**Exercise prompt**
Scan the records for the line containing "What three.js and"; extract it and all later lines, verbatim, through the end, and nothing before it.

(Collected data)

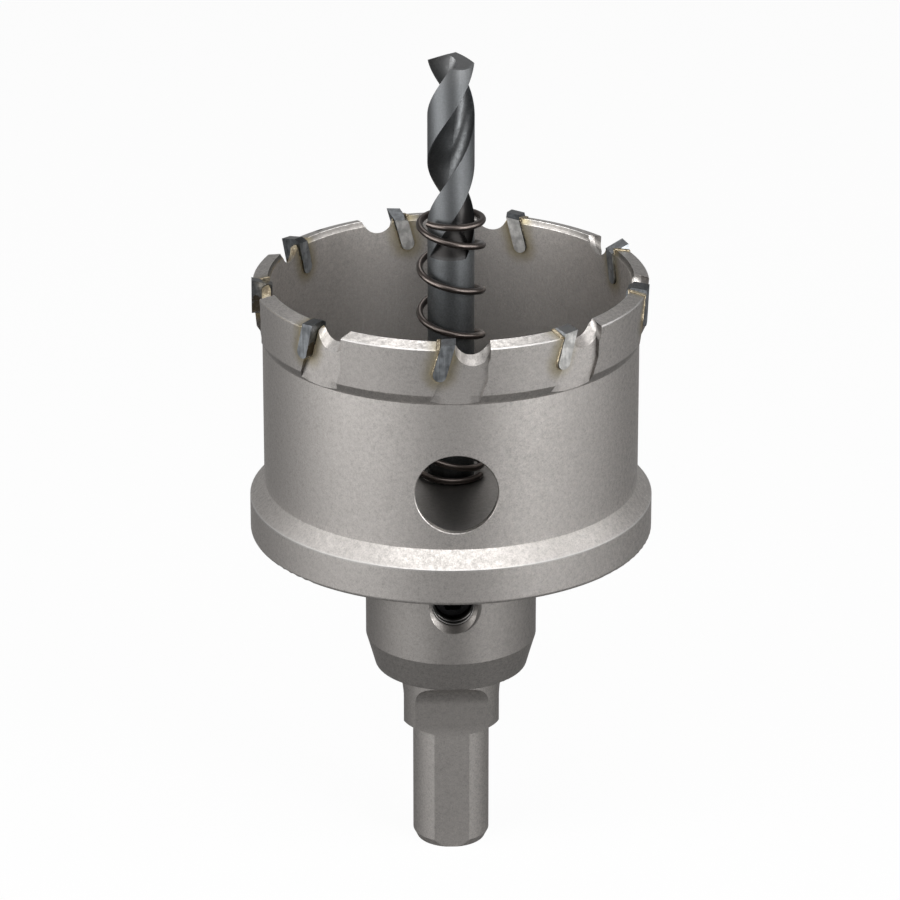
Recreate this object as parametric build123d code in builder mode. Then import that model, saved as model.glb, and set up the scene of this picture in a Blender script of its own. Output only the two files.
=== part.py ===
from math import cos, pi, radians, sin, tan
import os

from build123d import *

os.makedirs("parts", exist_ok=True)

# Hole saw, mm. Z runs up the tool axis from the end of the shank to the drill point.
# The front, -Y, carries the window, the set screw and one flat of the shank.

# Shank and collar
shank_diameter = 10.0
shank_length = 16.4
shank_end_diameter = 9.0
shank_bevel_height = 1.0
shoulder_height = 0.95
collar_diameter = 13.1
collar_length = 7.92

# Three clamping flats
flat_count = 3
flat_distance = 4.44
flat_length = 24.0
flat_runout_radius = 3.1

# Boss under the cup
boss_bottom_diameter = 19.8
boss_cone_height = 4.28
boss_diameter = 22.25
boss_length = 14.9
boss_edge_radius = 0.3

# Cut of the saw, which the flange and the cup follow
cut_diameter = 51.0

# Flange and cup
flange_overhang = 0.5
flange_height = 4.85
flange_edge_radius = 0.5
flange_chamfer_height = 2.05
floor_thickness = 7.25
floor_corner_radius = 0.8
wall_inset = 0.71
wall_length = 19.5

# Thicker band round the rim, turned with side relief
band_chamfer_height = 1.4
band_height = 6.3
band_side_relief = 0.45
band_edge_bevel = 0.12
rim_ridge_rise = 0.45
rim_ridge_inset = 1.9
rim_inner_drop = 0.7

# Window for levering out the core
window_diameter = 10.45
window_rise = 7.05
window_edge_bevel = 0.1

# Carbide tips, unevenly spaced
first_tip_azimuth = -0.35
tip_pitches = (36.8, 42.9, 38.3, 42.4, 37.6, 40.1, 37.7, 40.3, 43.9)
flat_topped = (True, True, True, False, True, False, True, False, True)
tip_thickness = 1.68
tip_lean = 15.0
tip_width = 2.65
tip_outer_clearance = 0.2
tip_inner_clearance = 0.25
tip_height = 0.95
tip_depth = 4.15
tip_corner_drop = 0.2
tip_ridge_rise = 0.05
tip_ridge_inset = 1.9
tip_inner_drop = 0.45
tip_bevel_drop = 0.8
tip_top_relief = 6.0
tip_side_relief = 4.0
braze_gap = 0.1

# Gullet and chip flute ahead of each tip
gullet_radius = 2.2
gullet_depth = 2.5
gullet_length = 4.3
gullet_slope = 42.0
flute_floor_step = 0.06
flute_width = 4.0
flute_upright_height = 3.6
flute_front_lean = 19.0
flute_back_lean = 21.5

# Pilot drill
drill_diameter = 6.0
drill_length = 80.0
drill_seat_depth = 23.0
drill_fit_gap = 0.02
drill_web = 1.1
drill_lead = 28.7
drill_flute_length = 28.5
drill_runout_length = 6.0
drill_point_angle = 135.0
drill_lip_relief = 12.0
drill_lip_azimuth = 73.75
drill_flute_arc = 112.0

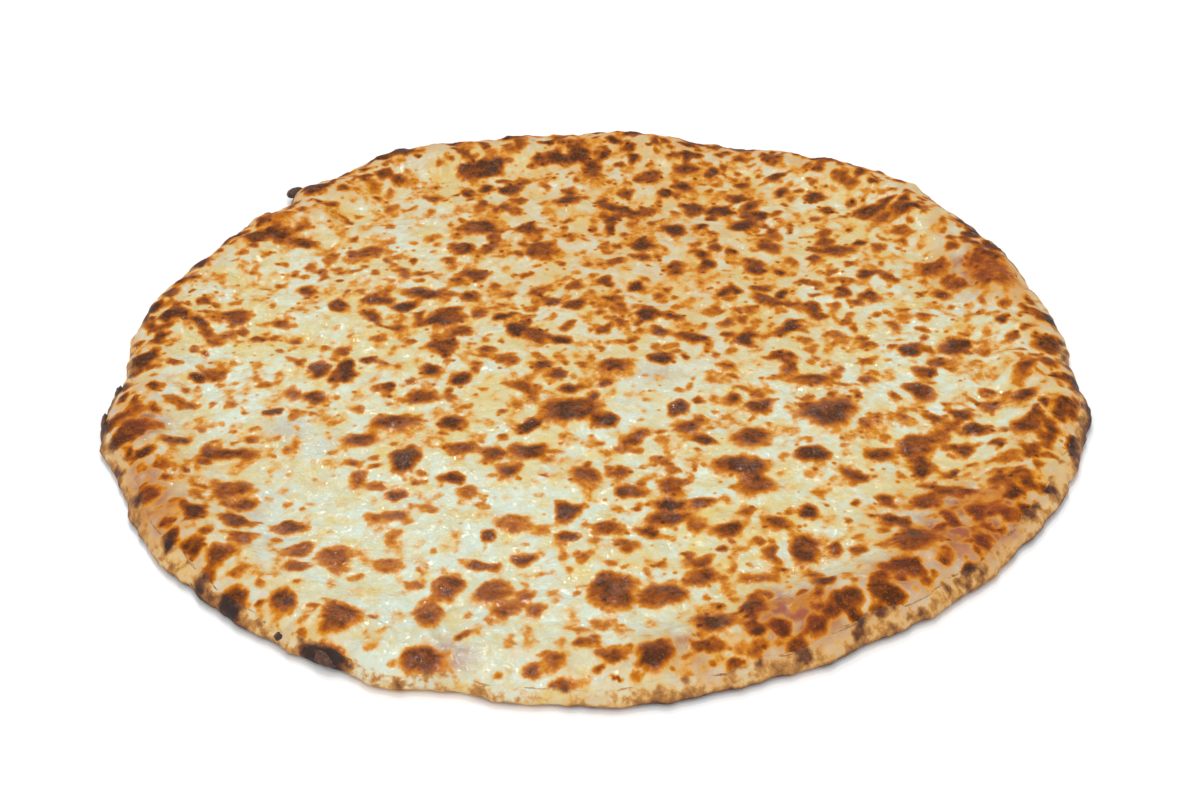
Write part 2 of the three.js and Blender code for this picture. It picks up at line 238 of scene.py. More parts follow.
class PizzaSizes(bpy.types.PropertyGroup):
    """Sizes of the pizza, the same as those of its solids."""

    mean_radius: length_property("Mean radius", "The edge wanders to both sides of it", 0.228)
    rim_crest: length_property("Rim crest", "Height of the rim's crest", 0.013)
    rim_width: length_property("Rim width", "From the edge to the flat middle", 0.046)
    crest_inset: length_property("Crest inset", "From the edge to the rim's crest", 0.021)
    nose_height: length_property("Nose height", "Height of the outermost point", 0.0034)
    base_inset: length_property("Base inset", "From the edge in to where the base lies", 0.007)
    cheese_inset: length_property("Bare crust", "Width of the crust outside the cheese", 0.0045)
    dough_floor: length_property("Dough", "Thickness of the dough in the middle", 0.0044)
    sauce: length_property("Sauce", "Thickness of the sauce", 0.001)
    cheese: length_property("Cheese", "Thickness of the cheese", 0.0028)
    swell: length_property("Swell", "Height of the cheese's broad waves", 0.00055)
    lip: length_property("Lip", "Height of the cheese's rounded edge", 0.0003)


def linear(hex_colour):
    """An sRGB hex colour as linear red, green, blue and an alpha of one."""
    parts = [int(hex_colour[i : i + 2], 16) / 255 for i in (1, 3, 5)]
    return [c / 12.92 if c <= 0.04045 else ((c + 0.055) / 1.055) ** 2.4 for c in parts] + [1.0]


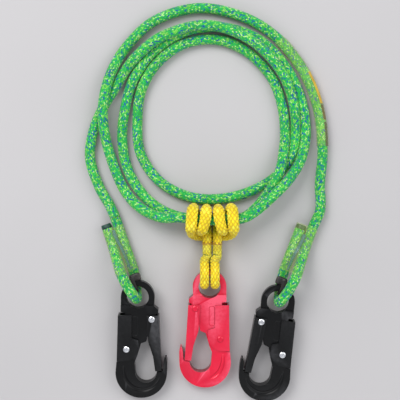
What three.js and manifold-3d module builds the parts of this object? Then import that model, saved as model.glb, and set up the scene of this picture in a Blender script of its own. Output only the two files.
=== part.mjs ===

**Expected answer**
What three.js and manifold-3d module builds the parts of this object? Then import that model, saved as model.glb, and set up the scene of this picture in a Blender script of its own. Output only the two files.
=== part.mjs ===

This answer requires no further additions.